On his record since 1975, when he won 13 races, he says:
"The last couple of years I haven't won the races ... but I can't say that I've gone downhill. I didn't win but three in '76 and then five last year but I mean if I'm losing, it's going to be a little at a time and it's going to take more than one or two years before you'll be able to tell it."
He calls competition a relative thing:
"Competition to you or anybody else is just according to how good you do. In other words, if I do super good, it doesn't make any difference about the competition. They're going to look bad. But if I'm having a lot of trouble like I've had in the last couple of years — just things not working out, not getting the breaks — then it looks like my competition is gaining on me.
"I think the reason we're not doing better is not because of what the competition is doing but what we're doing. They're not putting pressure on me and making me make mistakes, or making the crew make mistakes. It's like these football teams. They go along for two or three years and they can't be beat. Then in the next two or three years they haven't changed the players or anything but they can't do anything right."
Petty has said he's never known fear on the track and he vows that if he ever does, he'll quit. But anger?

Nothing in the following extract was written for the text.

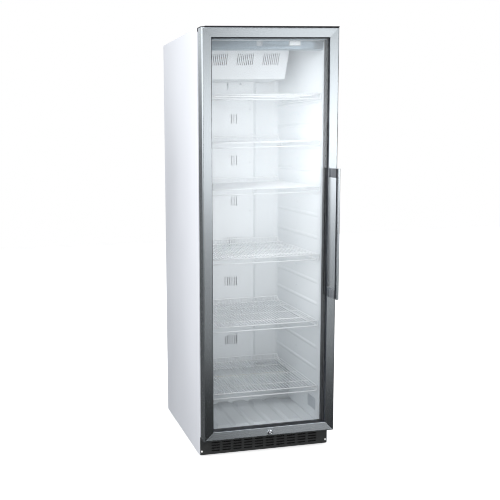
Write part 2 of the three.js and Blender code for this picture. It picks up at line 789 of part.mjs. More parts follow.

"Sure but you'd better not let it last long or you get in trouble. It used to really be bad when we run on the short tracks but it's gotten to be such a professional deal now and there's so much money involved, you can't let your emotions overrun your common sense."
He says he doesn't have a favorite track but he's won more than a dozen times at Martinsville, Va., and he likes to go there. There are several he doesn't like. He calls Talladega a freaky place and he's not overly fond of Bristol or Nashville.
"So many things have happened at Talladega that don't happen anywhere else. One of the boy's mother got killed by a car in the infield there, one of the crew chiefs had a heart attack and one got run over in the pits and got his legs cut off. I had a brother-in-law that got killed in the pits. There have been two or three boys killed on the track there and there have been shootings in the infield. It don't happen at other places ...
"Bristol is a half-mile track with a 33-degree bank. It's like running" around the walls of this room. If anything happens in front of you, you're in a wreck, It's physically inhuman even to run the thing because you can run as hard as you can for the first 50 laps, then the rest of the time you're hanging on."
Petty is often asked how he has managed to win so often and he answers simply: "I don't know." Then after a pause for thought, he asks: "Why was Elvis Presley the best singer? Was he or wasn't he? He was at the right place at the right time with the right talent and with the right people behind him. The same for me."
Petty isn't giving much thought yet to when he'll stop racing. He likes to point out that many of the top drivers in the country are about his age — either in their late 30s or early 40s.
And racing is still fun for him — more so in recent years.
"In the last three off four years it has gotten to be more fun because I know that one of these days I'm going to have to quit doing it. There aren't as many years in front of me as there are behind me so I'm going to enjoy it while I'm doing it."